I read this a while ago, but I am still haunted by this fictional journal entry, from a fictional Anglican minister, in a fictional white settlement in 1840s’s Queensland:
We have been wrong to see this continent as hostile and infelicitous, so that only by the fiercest stoicism, a supreme resolution and force of will, and by felling, clearing, sowing with the seeds we have bought with us and by importing sheep, cattle, rabbits, even the very birds of the air, can it be shaped and made habitable. It is habitable already. I think of our early settlers, starving on those shores in the midst of plenty they did not recognise, in a blessed mature of flesh, fowl, fruit that was all around them and which they could not, with their English eyes, perceive, since the very habit and faculty that makes apprehensible to us what is known and expected dulls out sensitivity to other forms, even the most obvious.

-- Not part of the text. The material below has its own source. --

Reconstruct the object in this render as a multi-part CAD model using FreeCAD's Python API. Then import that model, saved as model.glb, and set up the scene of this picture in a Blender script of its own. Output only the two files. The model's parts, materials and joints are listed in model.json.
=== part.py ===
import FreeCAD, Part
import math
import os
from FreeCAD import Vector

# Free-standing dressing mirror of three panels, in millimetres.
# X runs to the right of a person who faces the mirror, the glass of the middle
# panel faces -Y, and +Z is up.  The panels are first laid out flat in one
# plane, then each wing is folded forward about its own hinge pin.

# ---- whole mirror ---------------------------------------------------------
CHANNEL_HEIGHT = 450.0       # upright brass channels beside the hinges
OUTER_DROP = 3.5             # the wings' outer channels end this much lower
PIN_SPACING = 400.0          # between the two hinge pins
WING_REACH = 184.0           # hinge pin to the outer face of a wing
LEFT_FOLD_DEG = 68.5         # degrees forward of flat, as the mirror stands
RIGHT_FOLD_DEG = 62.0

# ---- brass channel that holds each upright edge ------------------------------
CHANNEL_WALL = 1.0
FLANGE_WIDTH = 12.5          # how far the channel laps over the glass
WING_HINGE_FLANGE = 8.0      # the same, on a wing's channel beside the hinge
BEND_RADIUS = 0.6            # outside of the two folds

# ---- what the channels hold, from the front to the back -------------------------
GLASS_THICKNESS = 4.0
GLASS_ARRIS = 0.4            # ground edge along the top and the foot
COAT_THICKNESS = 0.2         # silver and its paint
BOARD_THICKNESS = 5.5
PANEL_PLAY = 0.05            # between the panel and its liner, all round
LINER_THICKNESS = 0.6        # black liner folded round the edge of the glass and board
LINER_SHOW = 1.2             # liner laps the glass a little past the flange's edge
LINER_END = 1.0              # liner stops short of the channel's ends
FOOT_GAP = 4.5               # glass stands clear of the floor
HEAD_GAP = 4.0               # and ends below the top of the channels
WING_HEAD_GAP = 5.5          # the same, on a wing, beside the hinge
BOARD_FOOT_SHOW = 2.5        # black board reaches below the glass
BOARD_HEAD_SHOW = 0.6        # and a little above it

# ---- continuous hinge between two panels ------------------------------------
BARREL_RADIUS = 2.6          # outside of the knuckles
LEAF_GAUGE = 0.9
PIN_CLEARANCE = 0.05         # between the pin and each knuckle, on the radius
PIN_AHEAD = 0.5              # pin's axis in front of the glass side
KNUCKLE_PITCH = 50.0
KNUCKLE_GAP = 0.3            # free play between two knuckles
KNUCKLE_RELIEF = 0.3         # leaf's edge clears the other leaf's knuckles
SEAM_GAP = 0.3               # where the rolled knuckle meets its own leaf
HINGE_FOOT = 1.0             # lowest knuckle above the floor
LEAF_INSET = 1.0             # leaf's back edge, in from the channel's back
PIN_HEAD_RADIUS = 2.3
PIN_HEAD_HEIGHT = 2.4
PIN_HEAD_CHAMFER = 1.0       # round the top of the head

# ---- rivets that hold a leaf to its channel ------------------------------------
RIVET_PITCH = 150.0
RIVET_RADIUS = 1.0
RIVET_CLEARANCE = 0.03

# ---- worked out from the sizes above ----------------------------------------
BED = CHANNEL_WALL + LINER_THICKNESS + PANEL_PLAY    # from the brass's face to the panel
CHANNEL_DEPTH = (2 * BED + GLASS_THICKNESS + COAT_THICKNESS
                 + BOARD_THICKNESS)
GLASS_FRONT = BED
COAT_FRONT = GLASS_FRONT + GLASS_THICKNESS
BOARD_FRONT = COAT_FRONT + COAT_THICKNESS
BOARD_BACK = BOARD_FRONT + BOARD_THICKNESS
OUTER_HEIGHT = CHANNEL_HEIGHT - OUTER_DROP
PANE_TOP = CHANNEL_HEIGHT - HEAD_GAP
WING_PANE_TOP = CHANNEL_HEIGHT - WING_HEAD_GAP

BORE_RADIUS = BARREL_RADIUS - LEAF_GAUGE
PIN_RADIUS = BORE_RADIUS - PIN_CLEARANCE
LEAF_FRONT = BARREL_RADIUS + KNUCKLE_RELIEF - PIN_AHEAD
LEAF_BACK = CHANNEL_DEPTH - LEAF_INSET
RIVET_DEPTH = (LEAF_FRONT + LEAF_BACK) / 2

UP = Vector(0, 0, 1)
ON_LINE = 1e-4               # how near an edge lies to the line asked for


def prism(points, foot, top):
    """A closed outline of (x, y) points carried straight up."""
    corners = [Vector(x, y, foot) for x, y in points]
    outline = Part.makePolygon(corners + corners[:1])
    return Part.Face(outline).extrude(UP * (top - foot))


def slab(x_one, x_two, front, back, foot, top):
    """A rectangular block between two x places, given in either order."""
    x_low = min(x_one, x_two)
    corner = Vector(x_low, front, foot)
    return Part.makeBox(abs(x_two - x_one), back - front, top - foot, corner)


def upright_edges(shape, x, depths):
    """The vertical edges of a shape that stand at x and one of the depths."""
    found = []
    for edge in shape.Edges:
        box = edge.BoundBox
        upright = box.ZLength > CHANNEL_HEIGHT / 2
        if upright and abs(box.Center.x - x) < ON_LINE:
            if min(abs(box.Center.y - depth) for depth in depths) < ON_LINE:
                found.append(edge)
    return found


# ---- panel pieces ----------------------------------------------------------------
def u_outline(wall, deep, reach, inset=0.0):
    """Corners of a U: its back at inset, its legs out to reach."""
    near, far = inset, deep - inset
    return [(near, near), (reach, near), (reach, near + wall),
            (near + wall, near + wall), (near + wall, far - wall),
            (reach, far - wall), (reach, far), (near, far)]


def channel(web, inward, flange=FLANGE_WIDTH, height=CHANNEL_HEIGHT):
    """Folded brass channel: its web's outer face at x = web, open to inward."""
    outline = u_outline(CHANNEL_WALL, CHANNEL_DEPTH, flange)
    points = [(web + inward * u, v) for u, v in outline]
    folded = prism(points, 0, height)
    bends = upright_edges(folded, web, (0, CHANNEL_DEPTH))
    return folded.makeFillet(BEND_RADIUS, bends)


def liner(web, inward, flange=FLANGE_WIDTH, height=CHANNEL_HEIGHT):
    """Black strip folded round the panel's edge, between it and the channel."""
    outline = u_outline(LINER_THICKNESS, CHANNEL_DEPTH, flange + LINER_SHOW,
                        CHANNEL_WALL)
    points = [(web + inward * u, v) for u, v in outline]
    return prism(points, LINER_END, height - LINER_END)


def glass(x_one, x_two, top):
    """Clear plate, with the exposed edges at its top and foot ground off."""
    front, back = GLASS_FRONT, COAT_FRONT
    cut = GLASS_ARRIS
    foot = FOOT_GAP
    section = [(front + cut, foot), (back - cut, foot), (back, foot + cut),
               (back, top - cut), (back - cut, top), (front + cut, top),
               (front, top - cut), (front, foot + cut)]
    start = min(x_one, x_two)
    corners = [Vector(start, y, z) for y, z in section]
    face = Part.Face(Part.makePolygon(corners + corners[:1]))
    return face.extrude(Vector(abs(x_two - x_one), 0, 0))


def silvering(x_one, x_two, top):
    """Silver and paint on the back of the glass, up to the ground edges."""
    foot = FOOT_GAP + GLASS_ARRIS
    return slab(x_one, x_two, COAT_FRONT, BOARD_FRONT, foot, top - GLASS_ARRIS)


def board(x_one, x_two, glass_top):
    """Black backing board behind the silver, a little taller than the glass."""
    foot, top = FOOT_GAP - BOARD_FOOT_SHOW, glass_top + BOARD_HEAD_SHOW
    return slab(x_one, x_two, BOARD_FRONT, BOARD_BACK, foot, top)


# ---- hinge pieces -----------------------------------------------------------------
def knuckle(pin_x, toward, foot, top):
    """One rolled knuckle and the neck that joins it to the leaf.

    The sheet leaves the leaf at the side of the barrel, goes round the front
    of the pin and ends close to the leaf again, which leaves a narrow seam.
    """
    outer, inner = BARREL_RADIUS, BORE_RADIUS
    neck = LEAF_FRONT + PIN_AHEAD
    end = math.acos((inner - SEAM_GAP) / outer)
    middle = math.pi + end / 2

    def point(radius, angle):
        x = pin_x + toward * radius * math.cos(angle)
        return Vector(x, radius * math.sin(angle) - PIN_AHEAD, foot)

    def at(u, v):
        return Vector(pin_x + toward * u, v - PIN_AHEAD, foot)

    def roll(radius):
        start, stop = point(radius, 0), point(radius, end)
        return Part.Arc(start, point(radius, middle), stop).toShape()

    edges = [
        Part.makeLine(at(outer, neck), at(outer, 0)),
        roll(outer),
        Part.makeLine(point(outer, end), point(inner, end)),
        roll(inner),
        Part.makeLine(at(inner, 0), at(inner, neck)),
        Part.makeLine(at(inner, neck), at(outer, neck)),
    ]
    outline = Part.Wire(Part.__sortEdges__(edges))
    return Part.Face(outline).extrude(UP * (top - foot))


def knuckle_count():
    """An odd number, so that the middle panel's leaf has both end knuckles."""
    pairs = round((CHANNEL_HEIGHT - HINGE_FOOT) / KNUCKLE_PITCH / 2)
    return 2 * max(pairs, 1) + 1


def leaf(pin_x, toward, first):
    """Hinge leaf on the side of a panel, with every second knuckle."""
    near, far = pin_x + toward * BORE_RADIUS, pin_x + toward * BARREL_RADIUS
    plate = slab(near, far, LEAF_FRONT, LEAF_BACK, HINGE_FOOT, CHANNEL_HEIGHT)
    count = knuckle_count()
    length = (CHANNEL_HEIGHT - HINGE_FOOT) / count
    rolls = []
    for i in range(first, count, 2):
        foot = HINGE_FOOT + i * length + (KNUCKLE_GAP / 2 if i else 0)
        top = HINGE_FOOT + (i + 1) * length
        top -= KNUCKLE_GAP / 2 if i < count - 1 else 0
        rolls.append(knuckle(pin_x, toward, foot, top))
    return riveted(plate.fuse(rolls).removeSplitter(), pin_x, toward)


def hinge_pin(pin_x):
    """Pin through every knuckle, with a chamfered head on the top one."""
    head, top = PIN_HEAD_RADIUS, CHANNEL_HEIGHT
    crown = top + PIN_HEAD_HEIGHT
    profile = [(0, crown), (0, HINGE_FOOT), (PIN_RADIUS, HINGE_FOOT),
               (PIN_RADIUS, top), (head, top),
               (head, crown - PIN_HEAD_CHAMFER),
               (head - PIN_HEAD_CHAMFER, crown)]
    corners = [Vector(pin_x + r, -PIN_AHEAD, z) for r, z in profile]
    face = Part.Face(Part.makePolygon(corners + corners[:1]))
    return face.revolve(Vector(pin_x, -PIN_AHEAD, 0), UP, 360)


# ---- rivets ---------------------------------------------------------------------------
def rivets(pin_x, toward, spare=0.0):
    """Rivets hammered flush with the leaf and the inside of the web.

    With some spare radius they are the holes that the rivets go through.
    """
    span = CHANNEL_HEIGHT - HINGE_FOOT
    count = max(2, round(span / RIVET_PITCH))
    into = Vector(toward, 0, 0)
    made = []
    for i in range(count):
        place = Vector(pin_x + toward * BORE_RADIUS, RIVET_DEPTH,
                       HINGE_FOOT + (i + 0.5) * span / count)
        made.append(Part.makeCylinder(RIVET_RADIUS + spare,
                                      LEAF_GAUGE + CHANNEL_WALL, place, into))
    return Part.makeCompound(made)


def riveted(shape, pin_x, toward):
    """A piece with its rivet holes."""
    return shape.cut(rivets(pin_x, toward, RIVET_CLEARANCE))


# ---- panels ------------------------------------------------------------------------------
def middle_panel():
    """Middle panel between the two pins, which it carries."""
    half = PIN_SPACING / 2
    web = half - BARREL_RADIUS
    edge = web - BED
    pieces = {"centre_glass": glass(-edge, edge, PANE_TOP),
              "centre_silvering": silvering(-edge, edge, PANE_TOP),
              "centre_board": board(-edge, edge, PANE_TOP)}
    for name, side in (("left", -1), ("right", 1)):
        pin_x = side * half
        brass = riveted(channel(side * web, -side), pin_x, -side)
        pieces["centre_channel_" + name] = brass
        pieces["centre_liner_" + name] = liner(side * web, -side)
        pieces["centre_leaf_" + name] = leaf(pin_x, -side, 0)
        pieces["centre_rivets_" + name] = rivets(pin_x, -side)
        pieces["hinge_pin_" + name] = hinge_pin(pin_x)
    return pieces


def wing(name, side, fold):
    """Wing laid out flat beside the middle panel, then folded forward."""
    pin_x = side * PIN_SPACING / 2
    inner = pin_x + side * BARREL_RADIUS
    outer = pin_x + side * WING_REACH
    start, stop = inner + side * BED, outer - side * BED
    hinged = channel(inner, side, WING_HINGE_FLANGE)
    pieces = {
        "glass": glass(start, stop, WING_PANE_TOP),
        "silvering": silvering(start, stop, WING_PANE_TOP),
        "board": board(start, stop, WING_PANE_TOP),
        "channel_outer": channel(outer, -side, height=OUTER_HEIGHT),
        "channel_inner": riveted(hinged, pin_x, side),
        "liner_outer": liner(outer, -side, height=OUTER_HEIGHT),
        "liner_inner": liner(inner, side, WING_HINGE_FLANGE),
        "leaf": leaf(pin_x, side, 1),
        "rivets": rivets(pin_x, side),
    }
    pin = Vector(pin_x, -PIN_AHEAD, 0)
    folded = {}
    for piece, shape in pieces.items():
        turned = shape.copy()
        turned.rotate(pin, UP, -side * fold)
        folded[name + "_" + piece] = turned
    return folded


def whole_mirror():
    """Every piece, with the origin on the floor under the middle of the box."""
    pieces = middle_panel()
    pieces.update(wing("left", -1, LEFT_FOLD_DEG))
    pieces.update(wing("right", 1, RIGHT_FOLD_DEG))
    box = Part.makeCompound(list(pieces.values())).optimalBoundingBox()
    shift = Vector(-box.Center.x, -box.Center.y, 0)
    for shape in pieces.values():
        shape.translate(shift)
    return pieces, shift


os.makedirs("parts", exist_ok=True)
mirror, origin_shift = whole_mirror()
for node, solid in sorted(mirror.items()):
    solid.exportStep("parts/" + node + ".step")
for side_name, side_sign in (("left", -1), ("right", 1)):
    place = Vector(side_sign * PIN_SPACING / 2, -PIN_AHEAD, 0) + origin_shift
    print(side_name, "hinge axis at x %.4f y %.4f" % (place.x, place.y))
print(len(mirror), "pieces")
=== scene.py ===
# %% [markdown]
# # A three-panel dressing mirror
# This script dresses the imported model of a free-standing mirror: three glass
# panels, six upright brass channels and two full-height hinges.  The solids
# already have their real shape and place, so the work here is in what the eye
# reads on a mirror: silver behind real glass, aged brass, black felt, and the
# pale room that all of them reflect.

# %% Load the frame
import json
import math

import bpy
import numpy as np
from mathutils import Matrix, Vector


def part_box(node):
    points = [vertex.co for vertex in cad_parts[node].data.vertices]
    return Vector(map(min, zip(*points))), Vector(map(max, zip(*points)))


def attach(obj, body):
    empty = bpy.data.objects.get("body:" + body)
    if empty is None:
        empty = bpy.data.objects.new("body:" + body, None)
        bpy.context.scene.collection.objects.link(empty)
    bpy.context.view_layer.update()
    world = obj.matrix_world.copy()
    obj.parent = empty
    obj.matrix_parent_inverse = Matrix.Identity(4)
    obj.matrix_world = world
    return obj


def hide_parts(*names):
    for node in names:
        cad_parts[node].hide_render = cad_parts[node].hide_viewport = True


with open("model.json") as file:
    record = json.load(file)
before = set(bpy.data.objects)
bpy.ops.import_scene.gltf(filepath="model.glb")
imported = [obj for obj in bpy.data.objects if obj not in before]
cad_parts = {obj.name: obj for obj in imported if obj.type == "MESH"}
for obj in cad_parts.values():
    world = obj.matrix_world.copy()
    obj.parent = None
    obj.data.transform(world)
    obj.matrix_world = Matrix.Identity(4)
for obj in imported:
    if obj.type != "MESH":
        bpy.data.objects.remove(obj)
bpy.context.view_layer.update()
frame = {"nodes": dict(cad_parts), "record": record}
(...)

We must run our eyes and look again, clear our minds of what we are looking for to see what is there. Is it not strange, this history of ours, in which explorers, men on the track of the unknown, fall dry mouthed and exhausted in country where natives, moving just ahead of them, or behind, or a mile to one side, are living, as they have done of centuries, off the land? Is there not a kind of refractory pride in it, an insistence that if the land will not present itself to us in terms that we know, we would rather die than take it as it is?
For there is a truth here and it is this: that no continent lies outside God’s bounty and his intention to provide for his children. He is a gardener and everything he makes is a garden. This place too will one day, I believe, yield its fruits to us and to the great banquet at which we are the guests, the common feast; as the Americas brought corn and tomatoes and sweet peppers, and rhubarb and the potato, that bitter root of the high Andes that women, over long years, by experiment and crossbreeding, have leached of its poison and made palatable, to be the food of millions. (There is a lily-root here that the women know how to boil and make edible.)
The children of this land were made for it, as it was for them, and is to them a rich habitation, teeming with milk and honey – even if much of its richness is still hidden; but then so was the milk and honey of the Promised Land, which was neither milk, in fact, nor honey, and the land itself to all appearance parched and without promise. We must humble ourselves and learn from them. The time will come when we too will be sustained not only by wheat and lamb and bottled cucumbers, but by what the land itself produces, tasting at last the earthy sweetness of it, allowing it to feed our flesh with its minerals and underground secrets so that what spreads in us is an intimate understanding of what it truly is, with all that is unknowable in it made familiar within…
…The theodolite offers only one way of moving into the continent and apprehending the scope and contours of it. Did we not, long ago, did not our distant ancestors, bring in out of the great plains where they wandered, out of mere wilderness, the old coarse grasses that lapped the bellies of their horses, and, separating the grains and nursing them to plumpness, learning how to mill and grind and make daily bread, and how to tend the wild vine till its fruit yielded wine, create settled places where men and women sit at tables among neighbours, in a daily sacrament which is the image of the Lord’s greater one? All this can be done again. This is what is intended by our coming here: to make this place too part of the world’s garden, but by changing ourselves rather than it and adding thus to the richness and variety of things.
How I wish that this character were true, and that his hopes for his new home had come true.